[V8] Engine is out!
d saad
dsaad at icehouse.net
Tue Apr 17 12:18:25 EDT 2007
All I remember is that it took a LONG time to get those mounts installed.
All other memories about it have been repressed or purged...
Maybe
some extensive therapy will bring it all back?
Dave (I think
:-)
> d saad" <dsaad at icehouse.net>
writes:
>
>> I did come across a sort of
>>
chicken and egg problem concerning the exhaust headers though - you
>> can not get the manifolds off without lifting the motor a
little, and
>> you can not lift the motor without removing the
motor mount nuts -
> which you
>> can not get to
without removing the manifolds.
>
> Your memory is going
Dave, "only" 5 years or so and thousands of posts
>
later and you've already forgotten. ;-P
>
> The V8Q
archives don't go back this far, so here's a repost:
>
>
From: Cobram at juno.com
> To: dsaad at bmailed.com
> Cc: v8 at audifans.com
> Date: Mon, 5 Nov 2001 20:56:50
-0500
> Subject: Re: [V8] Engine mounting
>
> No
need to remove anything major.

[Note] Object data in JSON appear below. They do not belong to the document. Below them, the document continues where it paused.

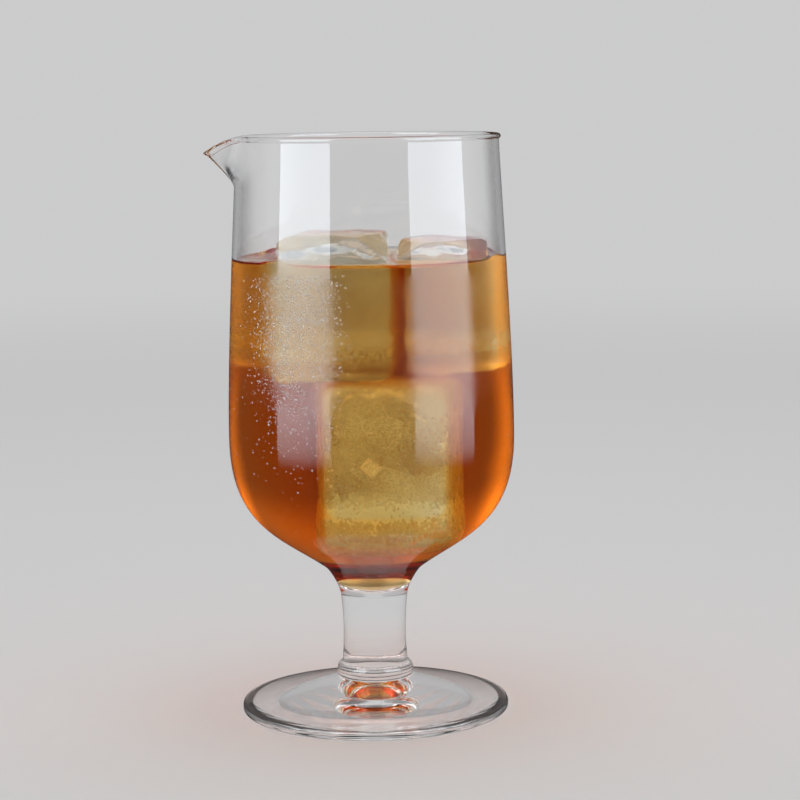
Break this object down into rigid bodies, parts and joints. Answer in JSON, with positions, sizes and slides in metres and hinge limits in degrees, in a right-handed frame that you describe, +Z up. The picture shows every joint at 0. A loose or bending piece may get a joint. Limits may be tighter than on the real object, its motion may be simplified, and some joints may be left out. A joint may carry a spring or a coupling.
{
  "type": "mixing glass",
  "caption": "Stemmed glass for stirring drinks, with a pinched pouring spout, a short stem and a wide foot, filled with an amber drink over large blocks of ice.",
  "frame": {"origin": "on the bar top, under the middle of the part's box; the spout makes that box 6.1 mm longer towards -X, so the glass's own upright axis stands at x = +3.04 mm, y = 0", "axes": "+Z up along the stem, -X towards the pouring spout, +Y away from a viewer who sees the spout on the left"},
  "size_m": [0.096, 0.09, 0.1823],
  "materials": {
    "clear_glass": "polished",
    "amber_drink": "gloss",
    "ice": "satin"
  },
  "bodies": {
    "root": {"foot": "clear_glass", "merese": "clear_glass", "stem": "clear_glass", "bowl": "clear_glass", "drink": "amber_drink", "ice_block_lower": "ice", "ice_block_left": "ice", "ice_block_right": "ice", "ice_block_back": "ice"}
  },
  "joints": []
}
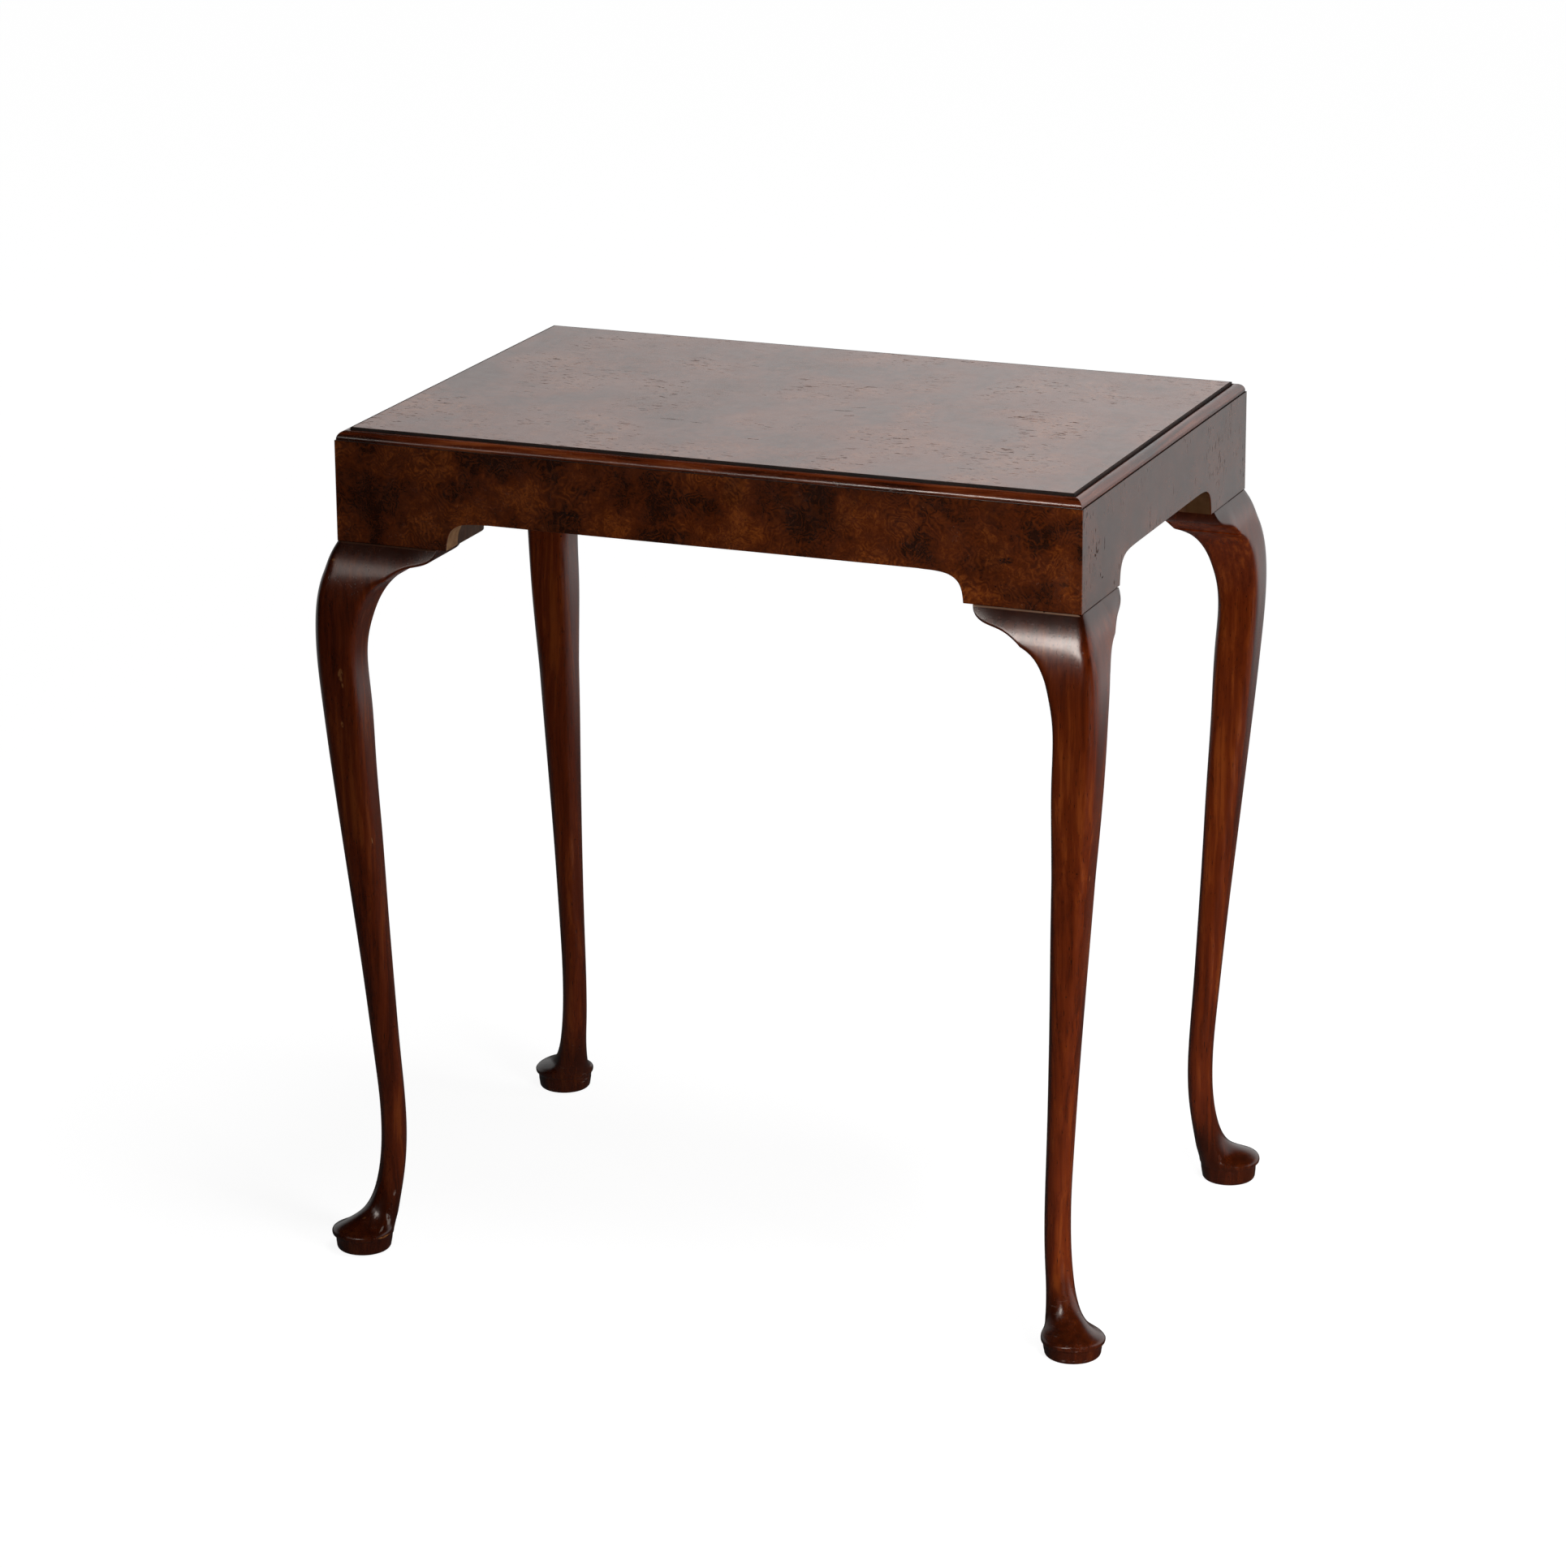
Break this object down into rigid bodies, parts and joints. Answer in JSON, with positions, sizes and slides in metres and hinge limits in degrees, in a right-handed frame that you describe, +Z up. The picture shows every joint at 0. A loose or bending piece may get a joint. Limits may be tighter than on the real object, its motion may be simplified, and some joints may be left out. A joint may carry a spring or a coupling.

Here's my post of the procedure from
> many moons ago, no archives on the ole V8 list, so they'll be here
now:
>
> Finally got around to changing the long ago
purchased motor mounts on the
> 1990 V8Q. Here is a quick step by
step:
> Remove the bottom engine cover. I suggest using a pair of
bent vice
> grips to hold the rubber vibration dampers on the
engine cover when you
> remove the 10mm nuts holding the cover on.
Remove the two side air
> intakes on top with the same 10mm
socket.
> Remove the heat shields on both sides of the engine
headers. (10mm
> "speed" nuts-like the ones that used to
hold your "Big Wheels" pedals on)
> You'll have JUST
barely enough room to fit a 17mm universal socket (a
> regular
socket with a universal on it will NOT fit) with a THIN extension
> on it over the top motor mount nut through the header pipe on the
right
> side. The Left side top nut can only be removed with a
box end 17mm
> angle wrench. (to get over the sides of the engine
mount.)There isn't
> enough room to get an extension through the
headers on this side.
>
> To remove the bottom bolts on
the motor mounts, loosen the 4 subframe
> bolts and drop the
subframe enough to fit the same 17mm universal on the
> two bottom
nuts. LOTS of penetrating oil recommended, as these bolts get
>
tight, and they are LONG. Once the nuts and bolts are off the motor
> mounts, lift the engine up with a jack.
> The best place
I've found for lifting the left side is to place a 2X4 on
> the
jack and lift with the top of the 2X4 on the nuts that hold the AC
> compressor on. For the right side, placing the top of the 2X4 on
the
> alternator bracket against the engine worked well.
>
Lift enough to give you clearance to remove the old engine mount and
> install the new ones. As per Audi norms, "installation is
reverse of
> removal." One "gotcha" that happened
to me..... One of bottom motor
> mounts bolts was so corroded that
I spun the welded-pressed in nut that
> the bolt goes through.
Needed an extra set of hands to hold the bolt
> while I turned the
nut from the top. Replaced it, but this time I put
> the bolt in
from the top and the nut on the bottom....for when I do this
>
again in ten years.
>
> BCNU,
>
Cobram at Juno.Com
> http://www.geocities.com/cobramsri/index.html
>
>
> On Mon, 05 Nov 2001 09:18:31 -0700
"David Saad" <dsaad at bmailed.com>
> writes:
>
>> It also looks like you either have to make a custom
wrench to remove
>> the top bolt of the mount, or remove the
exhaust manifolds. I priced
>> the gaskets for the manifolds
and found that they are $27 APIECE and
> you
>> need 8
of them - so making a wrench maybe is not so crazy.